# Aim
From the listing below, pull out all lines with "joints" in them.

# Extracted records

━━━━━━

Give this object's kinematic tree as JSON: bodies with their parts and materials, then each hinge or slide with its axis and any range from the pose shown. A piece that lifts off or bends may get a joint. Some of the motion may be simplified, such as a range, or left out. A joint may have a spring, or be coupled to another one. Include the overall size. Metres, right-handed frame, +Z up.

━━━━━━

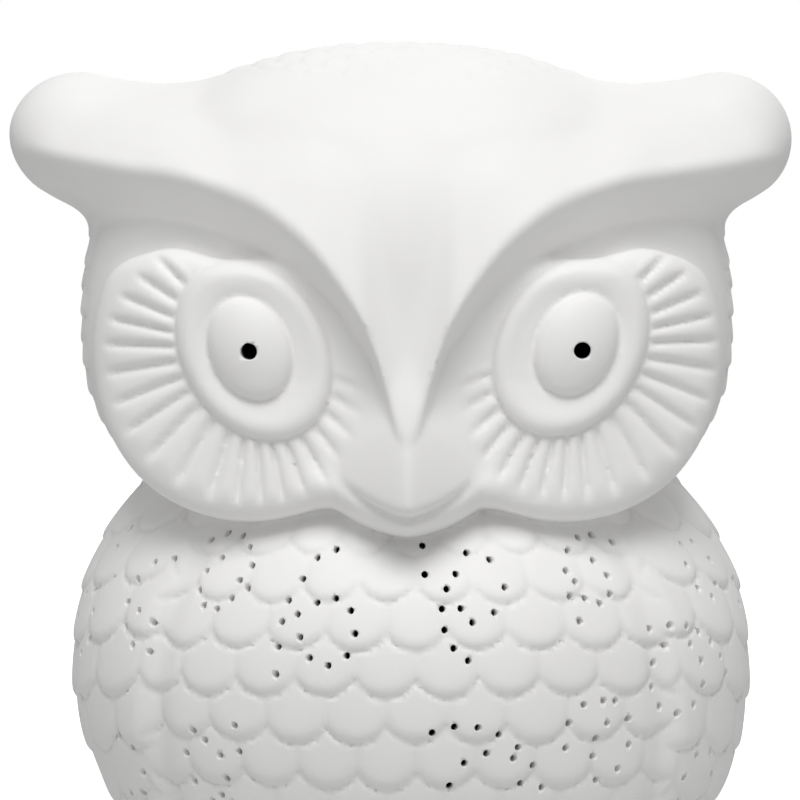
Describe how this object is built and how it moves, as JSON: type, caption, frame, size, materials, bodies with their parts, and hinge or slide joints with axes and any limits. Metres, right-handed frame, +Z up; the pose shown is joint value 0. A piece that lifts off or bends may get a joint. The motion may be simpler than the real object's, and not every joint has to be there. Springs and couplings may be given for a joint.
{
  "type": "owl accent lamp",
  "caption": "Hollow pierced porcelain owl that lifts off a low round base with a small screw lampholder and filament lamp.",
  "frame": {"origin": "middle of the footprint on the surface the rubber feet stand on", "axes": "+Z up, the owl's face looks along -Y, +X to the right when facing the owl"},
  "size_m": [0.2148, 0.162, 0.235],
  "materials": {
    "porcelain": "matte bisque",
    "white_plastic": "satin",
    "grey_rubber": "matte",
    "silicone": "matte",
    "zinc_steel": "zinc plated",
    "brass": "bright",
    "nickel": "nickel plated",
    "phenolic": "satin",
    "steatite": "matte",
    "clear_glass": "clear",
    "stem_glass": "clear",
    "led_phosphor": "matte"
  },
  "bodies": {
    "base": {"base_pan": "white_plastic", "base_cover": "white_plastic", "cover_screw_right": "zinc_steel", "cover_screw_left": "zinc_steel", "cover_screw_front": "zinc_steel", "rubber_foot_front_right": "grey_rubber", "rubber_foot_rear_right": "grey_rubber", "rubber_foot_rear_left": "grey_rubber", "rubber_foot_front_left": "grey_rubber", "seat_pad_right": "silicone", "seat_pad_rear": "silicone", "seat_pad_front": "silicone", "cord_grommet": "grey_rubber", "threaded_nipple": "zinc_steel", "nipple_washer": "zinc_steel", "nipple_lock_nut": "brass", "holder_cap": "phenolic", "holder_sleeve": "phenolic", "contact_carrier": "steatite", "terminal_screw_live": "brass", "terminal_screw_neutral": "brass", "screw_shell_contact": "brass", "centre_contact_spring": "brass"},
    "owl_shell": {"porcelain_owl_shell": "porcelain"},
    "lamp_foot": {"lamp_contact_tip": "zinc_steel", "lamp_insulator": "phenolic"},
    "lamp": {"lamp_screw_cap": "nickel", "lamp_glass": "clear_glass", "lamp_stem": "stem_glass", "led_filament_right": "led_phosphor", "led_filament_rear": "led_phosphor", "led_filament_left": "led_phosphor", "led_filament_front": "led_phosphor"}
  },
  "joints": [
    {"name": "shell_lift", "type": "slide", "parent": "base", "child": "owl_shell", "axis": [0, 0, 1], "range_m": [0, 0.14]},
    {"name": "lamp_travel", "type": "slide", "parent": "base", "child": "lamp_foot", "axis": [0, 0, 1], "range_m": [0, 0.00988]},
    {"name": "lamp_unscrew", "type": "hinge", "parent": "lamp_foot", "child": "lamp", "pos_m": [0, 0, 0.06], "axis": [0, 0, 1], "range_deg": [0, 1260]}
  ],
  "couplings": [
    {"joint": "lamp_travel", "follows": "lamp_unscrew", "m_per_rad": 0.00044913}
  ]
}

━━━━━━

# Worked answer
Describe how this object is built and how it moves, as JSON: type, caption, frame, size, materials, bodies with their parts, and hinge or slide joints with axes and any limits. Metres, right-handed frame, +Z up; the pose shown is joint value 0. A piece that lifts off or bends may get a joint. The motion may be simpler than the real object's, and not every joint has to be there. Springs and couplings may be given for a joint.
  "joints": [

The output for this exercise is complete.